Ihre Filmpartnerin Franziska Hartmann verkörpert eine Frau, die zugleich Opfer und Ermittlerin ist. Wie war die gemeinsame Arbeit an diesen intensiven Szenen?
Die Arbeit mit Franziska ist ein Glücksfall für mich. Sie ist inspirierend. Ich schätze Franziska sehr, sie ist eine großartige Schauspielerin außerdem können wir viel zusammen lachen, wir nehmen uns beide nicht so ernst, das hilft, gerade bei schwierigen Szenen.

Volker Tempel ist kein klassischer Täter, sondern eine Figur voller Widersprüche. War es Ihnen wichtig, seine Abgründe nachvollziehbar, aber nicht entschuldbar zu zeigen?
Ja, auf jeden Fall.

Der Film stellt die Frage nach Schuld, Verantwortung und gesellschaftlicher Doppelmoral. Was hat Sie beim Lesen des Drehbuchs am meisten schockiert oder nachdenklich gemacht?
Einiges, zum Beispiel die Szene wenn Volkers Mutter, toll gespielt von Petra Zieser, plötzlich ihm eine scheuert und ihn dann hart verbal ins Gericht nimmt, ihn in eine Reihe stellt mit seinem eigenen verhassten Vater bzw. ihrem Mann. Das war markerschütternd für mich schon beim Lesen.

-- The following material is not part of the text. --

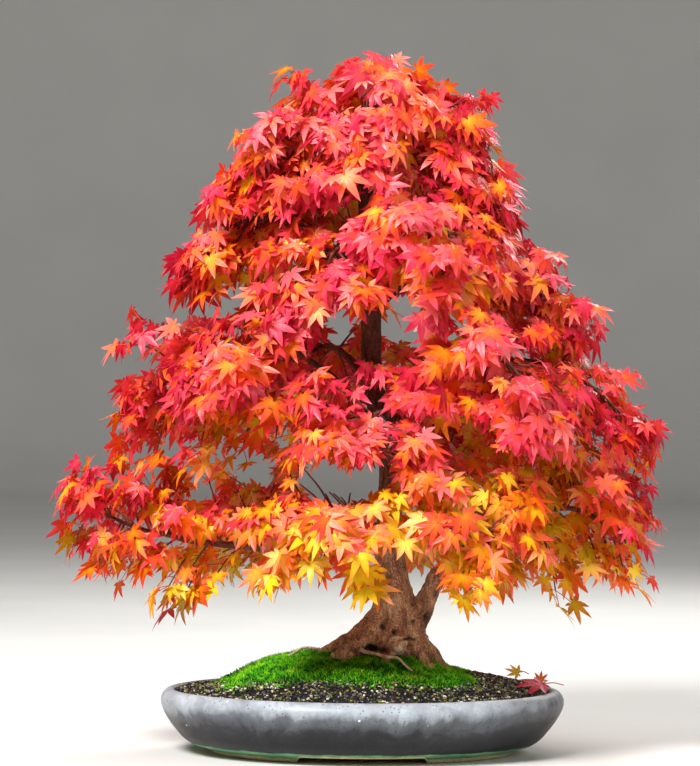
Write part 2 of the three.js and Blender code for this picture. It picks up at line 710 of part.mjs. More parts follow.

«Katharina Tempel» verbindet Krimi mit psychologischem Drama. Wie sehr hat Sie diese Mischung in Ihrer Arbeit als Schauspieler gefordert?
Es hat mich nicht gefordert, sondern begeistert. Ich mag das Konzept von unserer Drehbuchautorin Elke Rössler sowie unserer Produzentin Lydia Emrich sehr das es bei unserer Geschichte mehr um das geht was unter dem Teppich liegt, das Verborgene, Weggedrückte, als das was obendauf sichtbar ist.
Deswegen bin ich unter Anderem Schauspieler geworden um solche Seelenwelten zu erzählen.

Die Reihe ist für ihre realistischen, leisen Töne bekannt. Welche Wirkung wünschen Sie sich, dass dieser Film beim Publikum entfaltet – gerade im Kontext des Orange Day?
Ich wünsche mir das wir damit einen Teil dazu beitragen Licht ins Dunkel bringen, betroffene Frauen darin zu motivieren laut zu werden, anzuklagen. Es gibt noch viel zu viele unentdeckte Täter die da draußen unbeschwert rumlaufen. Die müssen gestoppt werden.

Wenn Sie an Volker Tempel denken – ist er für Sie am Ende Täter, Opfer seiner selbst oder beides?
In erster Linie ist er Täter für mich.

Vielen Dank für Ihre Zeit!

«Katharina Tempel» ist am Montag, den 24. November, um 20.15 Uhr im ZDF zu sehen. „Was wir begehren“ ist seit 15. November in der ZDFmediathek.